→ The exercise: Reproduce the material in full, unchanged.

→ Information shown:
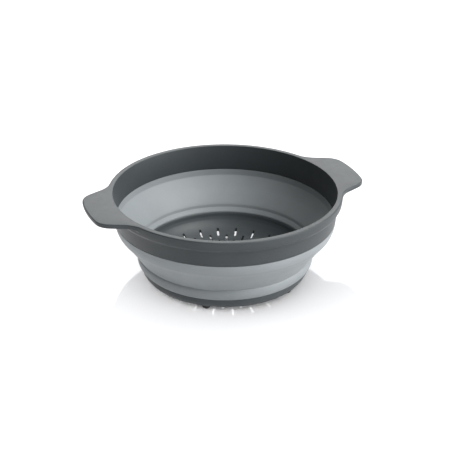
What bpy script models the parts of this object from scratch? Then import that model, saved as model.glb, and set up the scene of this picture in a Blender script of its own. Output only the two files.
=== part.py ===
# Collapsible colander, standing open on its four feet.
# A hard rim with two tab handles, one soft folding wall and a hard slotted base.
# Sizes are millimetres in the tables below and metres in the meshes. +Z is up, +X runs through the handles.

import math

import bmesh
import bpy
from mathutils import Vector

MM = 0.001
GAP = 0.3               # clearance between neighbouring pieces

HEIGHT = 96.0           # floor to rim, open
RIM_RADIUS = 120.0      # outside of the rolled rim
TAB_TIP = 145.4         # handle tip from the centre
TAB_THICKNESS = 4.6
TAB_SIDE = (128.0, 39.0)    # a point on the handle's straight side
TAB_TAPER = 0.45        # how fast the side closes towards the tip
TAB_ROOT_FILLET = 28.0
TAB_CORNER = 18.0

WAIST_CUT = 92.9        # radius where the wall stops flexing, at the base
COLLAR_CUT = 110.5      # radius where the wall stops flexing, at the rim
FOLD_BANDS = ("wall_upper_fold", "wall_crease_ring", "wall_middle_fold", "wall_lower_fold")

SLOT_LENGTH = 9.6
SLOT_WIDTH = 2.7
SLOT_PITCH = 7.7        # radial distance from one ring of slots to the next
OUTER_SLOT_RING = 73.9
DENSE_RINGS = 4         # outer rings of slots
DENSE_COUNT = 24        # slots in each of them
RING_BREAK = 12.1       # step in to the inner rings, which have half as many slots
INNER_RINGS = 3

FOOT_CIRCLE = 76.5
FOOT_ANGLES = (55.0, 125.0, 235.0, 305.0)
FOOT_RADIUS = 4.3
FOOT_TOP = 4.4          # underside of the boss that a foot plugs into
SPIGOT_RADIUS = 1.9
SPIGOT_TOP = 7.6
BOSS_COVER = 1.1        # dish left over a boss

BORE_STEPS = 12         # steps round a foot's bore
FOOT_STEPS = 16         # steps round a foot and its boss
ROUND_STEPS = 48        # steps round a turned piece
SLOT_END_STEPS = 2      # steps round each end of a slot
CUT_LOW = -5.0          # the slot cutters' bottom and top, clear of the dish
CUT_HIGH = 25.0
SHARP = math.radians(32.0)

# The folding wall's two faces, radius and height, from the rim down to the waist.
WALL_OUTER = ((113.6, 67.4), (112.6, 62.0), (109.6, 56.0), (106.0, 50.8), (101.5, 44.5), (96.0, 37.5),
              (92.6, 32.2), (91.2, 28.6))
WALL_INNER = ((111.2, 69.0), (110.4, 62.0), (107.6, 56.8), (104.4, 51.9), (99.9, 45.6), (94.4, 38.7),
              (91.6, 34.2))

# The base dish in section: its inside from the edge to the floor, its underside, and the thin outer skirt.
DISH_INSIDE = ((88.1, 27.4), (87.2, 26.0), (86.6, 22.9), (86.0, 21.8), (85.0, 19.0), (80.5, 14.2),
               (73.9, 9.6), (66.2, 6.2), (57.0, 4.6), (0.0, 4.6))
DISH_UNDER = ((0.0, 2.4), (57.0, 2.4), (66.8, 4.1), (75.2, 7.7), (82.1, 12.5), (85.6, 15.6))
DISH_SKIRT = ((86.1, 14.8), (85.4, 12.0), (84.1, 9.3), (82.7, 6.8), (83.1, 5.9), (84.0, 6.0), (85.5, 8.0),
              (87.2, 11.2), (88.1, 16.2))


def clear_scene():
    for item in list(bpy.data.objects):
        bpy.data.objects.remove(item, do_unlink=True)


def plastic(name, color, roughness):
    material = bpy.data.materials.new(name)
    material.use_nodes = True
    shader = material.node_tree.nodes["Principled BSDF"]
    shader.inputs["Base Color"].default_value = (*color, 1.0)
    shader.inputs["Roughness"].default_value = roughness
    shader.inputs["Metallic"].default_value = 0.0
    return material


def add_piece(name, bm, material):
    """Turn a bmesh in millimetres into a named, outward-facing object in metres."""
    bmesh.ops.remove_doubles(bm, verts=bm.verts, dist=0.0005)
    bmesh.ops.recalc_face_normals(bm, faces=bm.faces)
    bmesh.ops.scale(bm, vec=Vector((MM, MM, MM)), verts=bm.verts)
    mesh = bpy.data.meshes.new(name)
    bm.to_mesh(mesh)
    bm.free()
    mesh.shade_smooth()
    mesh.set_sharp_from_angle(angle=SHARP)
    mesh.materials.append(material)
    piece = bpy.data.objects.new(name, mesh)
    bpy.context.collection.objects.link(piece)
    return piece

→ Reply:
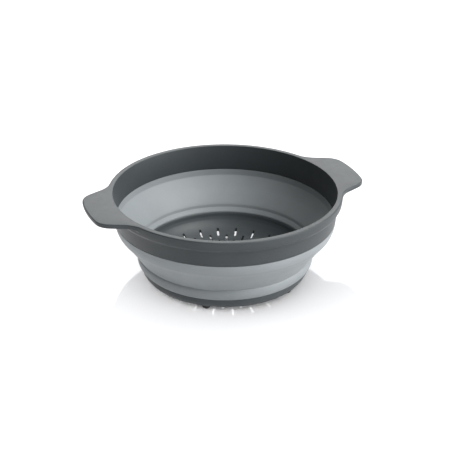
What bpy script models the parts of this object from scratch? Then import that model, saved as model.glb, and set up the scene of this picture in a Blender script of its own. Output only the two files.
=== part.py ===
# Collapsible colander, standing open on its four feet.
# A hard rim with two tab handles, one soft folding wall and a hard slotted base.
# Sizes are millimetres in the tables below and metres in the meshes. +Z is up, +X runs through the handles.

import math

import bmesh
import bpy
from mathutils import Vector

MM = 0.001
GAP = 0.3               # clearance between neighbouring pieces

HEIGHT = 96.0           # floor to rim, open
RIM_RADIUS = 120.0      # outside of the rolled rim
TAB_TIP = 145.4         # handle tip from the centre
TAB_THICKNESS = 4.6
TAB_SIDE = (128.0, 39.0)    # a point on the handle's straight side
TAB_TAPER = 0.45        # how fast the side closes towards the tip
TAB_ROOT_FILLET = 28.0
TAB_CORNER = 18.0

WAIST_CUT = 92.9        # radius where the wall stops flexing, at the base
COLLAR_CUT = 110.5      # radius where the wall stops flexing, at the rim
FOLD_BANDS = ("wall_upper_fold", "wall_crease_ring", "wall_middle_fold", "wall_lower_fold")

SLOT_LENGTH = 9.6
SLOT_WIDTH = 2.7
SLOT_PITCH = 7.7        # radial distance from one ring of slots to the next
OUTER_SLOT_RING = 73.9
DENSE_RINGS = 4         # outer rings of slots
DENSE_COUNT = 24        # slots in each of them
RING_BREAK = 12.1       # step in to the inner rings, which have half as many slots
INNER_RINGS = 3

FOOT_CIRCLE = 76.5
FOOT_ANGLES = (55.0, 125.0, 235.0, 305.0)
FOOT_RADIUS = 4.3
FOOT_TOP = 4.4          # underside of the boss that a foot plugs into
SPIGOT_RADIUS = 1.9
SPIGOT_TOP = 7.6
BOSS_COVER = 1.1        # dish left over a boss

BORE_STEPS = 12         # steps round a foot's bore
FOOT_STEPS = 16         # steps round a foot and its boss
ROUND_STEPS = 48        # steps round a turned piece
SLOT_END_STEPS = 2      # steps round each end of a slot
CUT_LOW = -5.0          # the slot cutters' bottom and top, clear of the dish
CUT_HIGH = 25.0
SHARP = math.radians(32.0)

# The folding wall's two faces, radius and height, from the rim down to the waist.
WALL_OUTER = ((113.6, 67.4), (112.6, 62.0), (109.6, 56.0), (106.0, 50.8), (101.5, 44.5), (96.0, 37.5),
              (92.6, 32.2), (91.2, 28.6))
WALL_INNER = ((111.2, 69.0), (110.4, 62.0), (107.6, 56.8), (104.4, 51.9), (99.9, 45.6), (94.4, 38.7),
              (91.6, 34.2))

# The base dish in section: its inside from the edge to the floor, its underside, and the thin outer skirt.
DISH_INSIDE = ((88.1, 27.4), (87.2, 26.0), (86.6, 22.9), (86.0, 21.8), (85.0, 19.0), (80.5, 14.2),
               (73.9, 9.6), (66.2, 6.2), (57.0, 4.6), (0.0, 4.6))
DISH_UNDER = ((0.0, 2.4), (57.0, 2.4), (66.8, 4.1), (75.2, 7.7), (82.1, 12.5), (85.6, 15.6))
DISH_SKIRT = ((86.1, 14.8), (85.4, 12.0), (84.1, 9.3), (82.7, 6.8), (83.1, 5.9), (84.0, 6.0), (85.5, 8.0),
              (87.2, 11.2), (88.1, 16.2))


def clear_scene():
    for item in list(bpy.data.objects):
        bpy.data.objects.remove(item, do_unlink=True)


def plastic(name, color, roughness):
    material = bpy.data.materials.new(name)
    material.use_nodes = True
    shader = material.node_tree.nodes["Principled BSDF"]
    shader.inputs["Base Color"].default_value = (*color, 1.0)
    shader.inputs["Roughness"].default_value = roughness
    shader.inputs["Metallic"].default_value = 0.0
    return material


def add_piece(name, bm, material):
    """Turn a bmesh in millimetres into a named, outward-facing object in metres."""
    bmesh.ops.remove_doubles(bm, verts=bm.verts, dist=0.0005)
    bmesh.ops.recalc_face_normals(bm, faces=bm.faces)
    bmesh.ops.scale(bm, vec=Vector((MM, MM, MM)), verts=bm.verts)
    mesh = bpy.data.meshes.new(name)
    bm.to_mesh(mesh)
    bm.free()
    mesh.shade_smooth()
    mesh.set_sharp_from_angle(angle=SHARP)
    mesh.materials.append(material)
    piece = bpy.data.objects.new(name, mesh)
    bpy.context.collection.objects.link(piece)
    return piece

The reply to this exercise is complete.